O diplomata venezuelano Milos Alcalay elogiou o exemplo dado pelos homens bons de Portugal que salvaram os judeus do Holocausto, sublinhando que séculos depois Lisboa continua a conceder passaportes e a abrir-lhes os braços.
“As páginas da história, durante a II Guerra Mundial, têm grandes ações nas quais os portugueses ajudaram muito a salvar vidas. [Aristides de Sousa Mendes] foi um diplomata, mas há muitos outros portugueses que ajudaram”, disse.
Milos Alcalay falava à agência Lusa no Espaço Anna Frank de Caracas, à margem da apresentação do programa “In Memoriam 2024”, que a 28 de janeiro homenageará as vítimas do Holocausto.
“Uma das coisas que me impressionaram, quando fui embaixador da Venezuela em Israel [entre 1992 e 1995], foi que, ao entrar no memorial do Museu Yad Vashem, o primeiro contacto não é com judeus mortos, mas com homens de outras nacionalidades, não-judeus, que ajudaram a salvar a vida de judeus. São os homens justos. E como homens justos estão muitos portugueses à entrada”, disse.
O ex-ministro de Relações Exteriores e ex-representante permanente da Venezuela na ONU sublinhou que o papel dos portugueses “vai muito mais longe na história” e que “Portugal tem reconhecido o direito de passaporte dos judeus que foram expulsos em 1492 e 93 (...) e que, séculos depois, o povo português não esquece, tem aberto os braços para os incorporar”.
“Isso representa essa profundidade do povo português de reconhecer os outros, mesmo com diferenças de religião ou de origem”, disse, sublinhando que não se deve esquecer o passado, para não repetir os erros, e construir um caminho construtivo e positivo.
“Aproveito para transmitir à comunidade portuguesa, o nosso reconhecimento.

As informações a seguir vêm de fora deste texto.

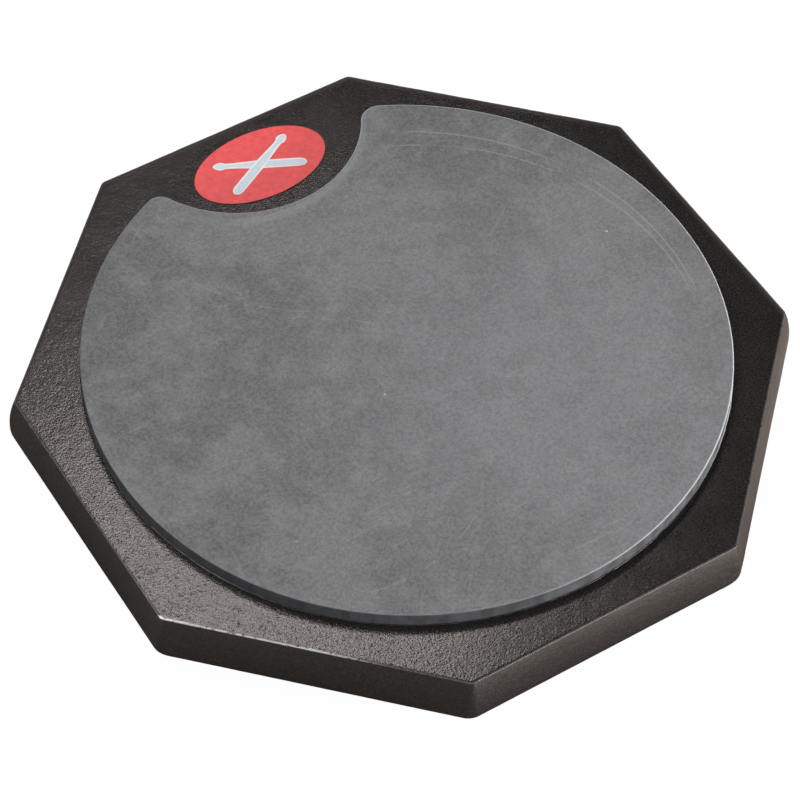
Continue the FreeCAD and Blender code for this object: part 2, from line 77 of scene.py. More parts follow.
RIGHT_SHOULDER = 5.0 * MM
RUBBER_TURN = math.radians(-0.9)
RIM_EASE = 0.3 * MM
PALEST_PLACE = (26 * MM, -30 * MM, 24 * MM)     # the rubber is palest round here


# ---------------------------------------------------------------- node helper

class Shader:
    """A node material under construction, with short calls for the nodes used again and again."""

    def __init__(self, name):
        self.material = bpy.data.materials.new(name)
        self.material.use_nodes = True
        self.tree = self.material.node_tree
        self.tree.nodes.clear()
        self.output = self.tree.nodes.new("ShaderNodeOutputMaterial")
        self.place = self.tree.nodes.new("ShaderNodeTexCoord").outputs["Object"]

    def add(self, kind, inputs=None, **settings):
        """A node with its settings, and its inputs given as numbers, colours or other sockets."""
        node = self.tree.nodes.new(kind)
        for key, value in settings.items():
            setattr(node, key, value)
        for key, value in (inputs or {}).items():
            self.feed(node.inputs[key], value)
        return node

    def feed(self, socket, value):
        """Link a socket to another one, or set it to a value."""
        if isinstance(value, bpy.types.NodeSocket):
            self.tree.links.new(value, socket)
        else:
            socket.default_value = value

    def stretched(self, scale, turn=(0, 0, 0)):
        """Object coordinates turned and scaled unevenly, for grain that runs one way."""
        return self.add(
            "ShaderNodeMapping", {"Vector": self.place, "Scale": scale, "Rotation": turn}
        ).outputs["Vector"]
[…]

Hoje falávamos de como a Venezuela acolheu os judeus, mas também as páginas da imigração portuguesa na Venezuela e em outros países do mundo são uma contribuição extraordinária”, disse.

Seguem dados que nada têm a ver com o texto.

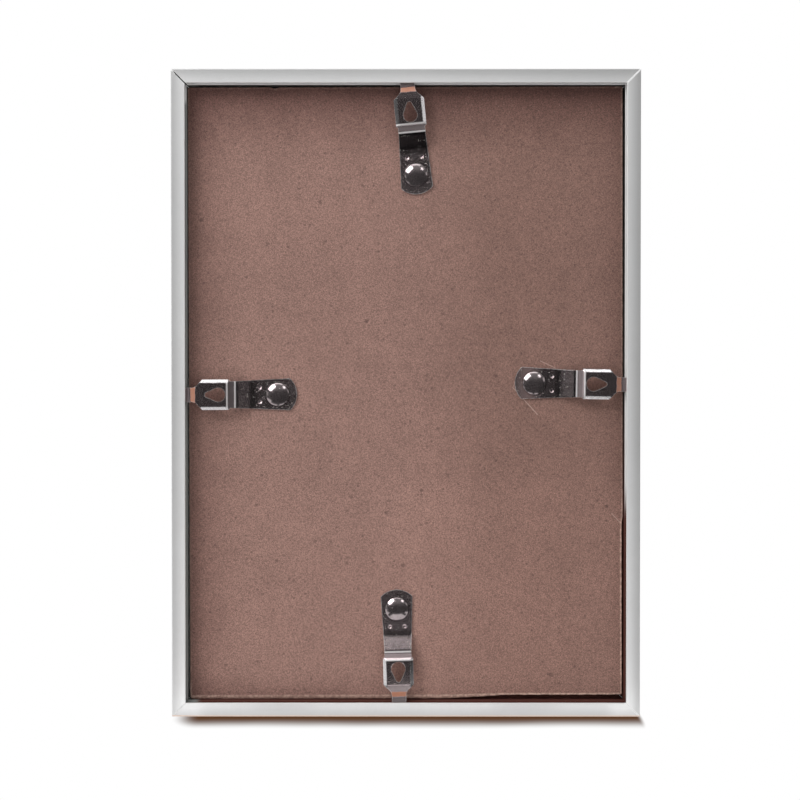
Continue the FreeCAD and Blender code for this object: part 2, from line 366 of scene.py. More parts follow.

E insistiu “temos de recordar o testemunho de portugueses que vieram à nossa terra para engrandecer uma Venezuela que surgiu de todos esses aportes” e que hoje “tem uma visão de retorno, em que muitos filhos, netos ou amigos dos portugueses que retornam: Esse é o pêndulo da vida e Portugal tem recebido eles também”.

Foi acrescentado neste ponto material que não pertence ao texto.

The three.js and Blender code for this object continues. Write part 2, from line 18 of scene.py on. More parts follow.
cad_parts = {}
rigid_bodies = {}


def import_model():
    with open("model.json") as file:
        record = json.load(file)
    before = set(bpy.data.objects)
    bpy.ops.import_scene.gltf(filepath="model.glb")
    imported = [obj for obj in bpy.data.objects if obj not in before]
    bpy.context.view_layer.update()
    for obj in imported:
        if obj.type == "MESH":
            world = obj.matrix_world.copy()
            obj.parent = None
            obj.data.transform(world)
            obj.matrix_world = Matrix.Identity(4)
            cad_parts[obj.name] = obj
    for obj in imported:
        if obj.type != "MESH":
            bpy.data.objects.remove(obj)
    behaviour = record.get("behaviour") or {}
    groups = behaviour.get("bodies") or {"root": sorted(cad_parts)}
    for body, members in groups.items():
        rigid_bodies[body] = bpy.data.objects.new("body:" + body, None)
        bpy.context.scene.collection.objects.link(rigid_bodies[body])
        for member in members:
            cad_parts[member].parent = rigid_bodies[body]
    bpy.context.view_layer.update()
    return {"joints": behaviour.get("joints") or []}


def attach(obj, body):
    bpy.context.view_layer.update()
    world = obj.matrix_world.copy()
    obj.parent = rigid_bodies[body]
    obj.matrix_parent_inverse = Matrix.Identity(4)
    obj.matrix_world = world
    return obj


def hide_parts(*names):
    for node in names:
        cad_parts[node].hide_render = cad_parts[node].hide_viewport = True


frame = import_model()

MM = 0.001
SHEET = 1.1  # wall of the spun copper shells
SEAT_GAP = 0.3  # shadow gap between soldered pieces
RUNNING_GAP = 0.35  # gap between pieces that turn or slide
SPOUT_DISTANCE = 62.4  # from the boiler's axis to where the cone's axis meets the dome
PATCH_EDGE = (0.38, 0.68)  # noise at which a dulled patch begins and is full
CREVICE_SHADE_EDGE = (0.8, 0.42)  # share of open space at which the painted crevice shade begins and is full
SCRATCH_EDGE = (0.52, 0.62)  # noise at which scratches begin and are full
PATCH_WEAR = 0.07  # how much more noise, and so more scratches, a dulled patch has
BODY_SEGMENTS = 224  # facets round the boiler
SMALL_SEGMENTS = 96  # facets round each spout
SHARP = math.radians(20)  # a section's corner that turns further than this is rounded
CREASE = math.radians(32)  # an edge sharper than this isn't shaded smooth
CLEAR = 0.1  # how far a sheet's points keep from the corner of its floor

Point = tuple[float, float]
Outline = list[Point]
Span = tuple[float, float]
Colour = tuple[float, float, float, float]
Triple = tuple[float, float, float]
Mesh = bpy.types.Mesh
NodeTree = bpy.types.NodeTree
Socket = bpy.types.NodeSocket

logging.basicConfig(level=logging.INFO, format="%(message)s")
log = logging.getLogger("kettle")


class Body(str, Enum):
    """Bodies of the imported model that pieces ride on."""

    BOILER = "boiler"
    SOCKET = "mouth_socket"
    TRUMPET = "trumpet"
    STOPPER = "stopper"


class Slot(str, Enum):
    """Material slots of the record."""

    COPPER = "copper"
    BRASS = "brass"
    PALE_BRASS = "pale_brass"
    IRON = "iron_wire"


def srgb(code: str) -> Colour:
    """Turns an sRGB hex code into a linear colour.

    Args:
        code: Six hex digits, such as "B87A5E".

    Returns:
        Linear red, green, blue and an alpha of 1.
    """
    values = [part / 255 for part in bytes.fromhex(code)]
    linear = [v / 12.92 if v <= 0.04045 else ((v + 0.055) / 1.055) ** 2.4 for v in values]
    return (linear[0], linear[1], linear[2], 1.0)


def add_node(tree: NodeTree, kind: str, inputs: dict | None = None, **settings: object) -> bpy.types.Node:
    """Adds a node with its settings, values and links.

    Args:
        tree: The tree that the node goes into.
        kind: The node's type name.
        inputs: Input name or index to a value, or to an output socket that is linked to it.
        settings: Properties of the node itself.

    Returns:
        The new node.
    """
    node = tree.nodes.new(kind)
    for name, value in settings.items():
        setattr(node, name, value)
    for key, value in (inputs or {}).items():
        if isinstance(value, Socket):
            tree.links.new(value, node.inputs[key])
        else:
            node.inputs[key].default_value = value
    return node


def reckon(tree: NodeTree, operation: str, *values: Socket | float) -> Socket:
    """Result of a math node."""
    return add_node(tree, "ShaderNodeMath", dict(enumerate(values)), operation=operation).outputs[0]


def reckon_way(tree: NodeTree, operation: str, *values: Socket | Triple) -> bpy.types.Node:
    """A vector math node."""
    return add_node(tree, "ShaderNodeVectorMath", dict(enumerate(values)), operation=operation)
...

Por outro lado, lembrou que, há 15 anos, a ONU aprovou uma resolução para recordar as vítimas do Holocausto, os 6 milhões de judeus que perderam a vida, e que, na Venezuela foi criado, com tal propósito, o Espaço Ana Frank, com base no diário de uma jovem que morreu nos campos de extermínio, no qual projetava as bases da coexistência.
“Não esquecer o que aconteceu é um elemento de reafirmação, porque se não reafirmamos os factos, corremos o risco que possam se reproduzir”, frisou.
O jornalista luso-venezuelano e diretor do Espaço Anna Frank, Néstor Garrido, disse à Lusa que aquela ONG surgiu em 2006, quando a sociedade venezuelana estava muito polarizada, para “sensibilizar sobre a importância da sobrevivência e falar aos venezuelanos sobre o valor da tolerância e da coexistência”.
“É possível, mas muito difícil, porque as populações atuais tendem a estar mais polarizadas, a ver os outros com preconceitos”, frisou.
Garrido recordou que “Aristides de Sousa Mendes [cônsul de Portugal em Bordéus] e Carlos Sampaio Garrido [embaixador de Portugal em Budapeste em 1944], e outros, foram diplomatas que salvaram judeus, que emitiram vistos para que pudessem passar [da França] para a Espanha, para Portugal e daí para a América, fugindo à perseguição dos nazis”.
“São atos de valentia moral e são valores que queremos divulgar para que toda a gente conheça o que significa ter a valentia, a coragem, de fazer o que é justo”, disse.
Segundo Garrido, os venezuelanos têm uma noção do Holocausto, mas não fazem uma conexão entre o facto histórico e a vivência atual, entre o que aconteceu e o que está a acontecer no mundo.